Türkiye’nin otoriterleşmesinden »kaygı« duymaktan ve umutlarını AB’ne veya »ağır abilerin« AKP’yi bölmesine bağlamaktan başka bir şey yapmayan küçük burjuva liberalleri hâlâ bu umutlarını koruya dursunlar, biz bu tiyatronun arka planına kısaca göz atalım.
F. Alman emperyalizmi için Türkiye son derece stratejik öneme sahip olan bir partner. Son günlerde F. Alman strateji kurumlarının yaptıkları değerlendirmelerden, Türkiye’nin F. Alman tekelleri için uzun vadeli kâr olanakları yaratacak bir ülke ve Ortadoğu’nun kaynaklarına uzanan jeostratejik bir köprü olması nedeniyle de, F. Almanya’nın bölgedeki etkisini artırmak için vazgeçilmez bir »mevkii« olarak görüldüğünü okuyabiliyoruz.
Türkiye hâlâ iştah kabartıyor, çünkü: genç nüfusuyla uzun vadeli altyapı ve tüketim gereksinimleri sürekli artıyor, milyarlarca Euro’yu bulan büyük altyapı yatırımları planlanıyor, sadece enerji sektöründe – aralarında F. Alman sermayesinin ilgisini çeken yenilebilir enerji yatırımları olmak üzere – 100 milyar Euro’yu aşan yatırımların yapılması bekleniyor ve F. Alman askerî-sınaî kompleksinin ağzını sulandıran silahlanma ve yüksek teknoloji bütçeleri büyütülüyor.
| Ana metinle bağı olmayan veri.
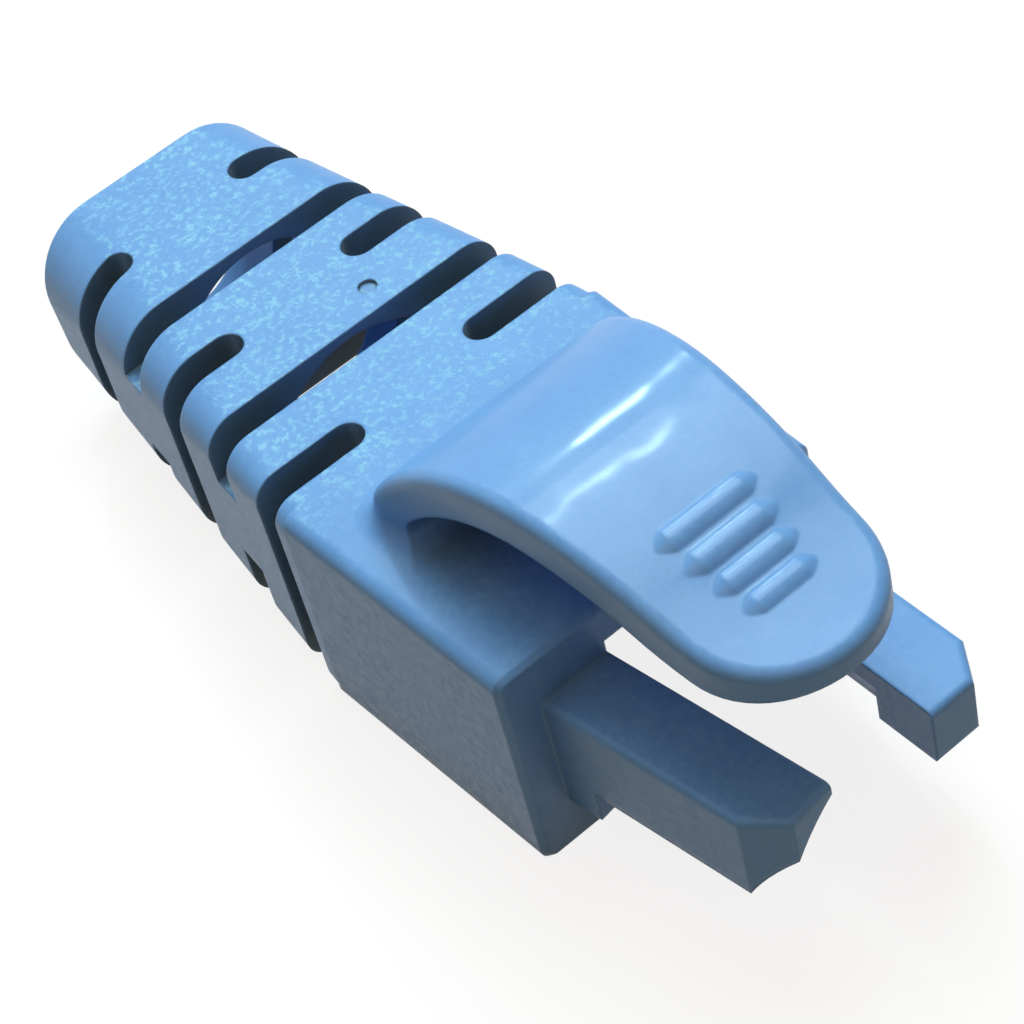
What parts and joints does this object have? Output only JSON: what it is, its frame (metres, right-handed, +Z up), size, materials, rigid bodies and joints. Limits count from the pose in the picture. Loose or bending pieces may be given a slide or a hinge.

Türkiye’nin Balkanlar-Kafkaslar-Ortadoğu Üçgeninde »merkezi dış politik aktör« olduğu değerlendirmesini yapan F. Hükümet, Türkiye’nin Ortadoğu ve Merkez Asya’daki kaynaklara yol veren bir köprü olmasının yanı sıra, »Almanya’nın enerji tedarikini çeşitlendirmesi ve İran, Irak ve Hazar Denizi Havzasından yapılacak enerji nakliyatı için öneminin artacağı« görüşünde. Türkiye bununla birlikte Suriye’de merkezi rol oynuyor, Barzani üzerinden Irak’ta mevzii kazanıyor ve Rusya’ya karşı saldırgan bir politika izliyor. Suriye ve Irak’taki etkinliğini artırmak isteyen F. Almanya için Türkiye ile işbirliğinin derinleştirilmesi bu nedenle »jeopolitik gerçeklerin dayattığı bir zorunluluk« olarak görülüyor.
İşbirliğinin somut hâlini ise İncirlik NATO üssünde F. Alman Tornado’ları için hazırlanan ve toplam 65 milyon Euro’ya mal olacak yerleşke inşasında görebiliriz. Berlin ve Ankara hâlihazırda F. Alman savaş uçaklarının Türkiye’de uzun vadeli konuşlandırılması konusunu görüşüyorlar.

Arka plana böylesi bir kısa bakış bile, dile getirilen »kaygıların« ve »seçenek farklılıklarının« safsata olduğunu, mülteci sorununun bir araç olarak kullanıldığını, asıl söz konusu olanın bölgedeki kaynaklara ve etki alanlarına yönelik, sermaye çıkarlarını gözeten stratejiler olduğunu gösteriyor. Şu çok açık: otoriterleşme veya diktatörlük yönündeki gelişmelerde F. Almanya’dan veya AB’den »yardım« bekleyenler fena yanılıyor. Diktatörlüğü engellemenin yegâne yolu, Türkiye işçi sınıfının devrimci güçleri ile Kürt Özgürlük Hareketinin ezilenler ve sömürülenler lehine verecekleri ortak mücadeledir. Başka bir yol yoktur.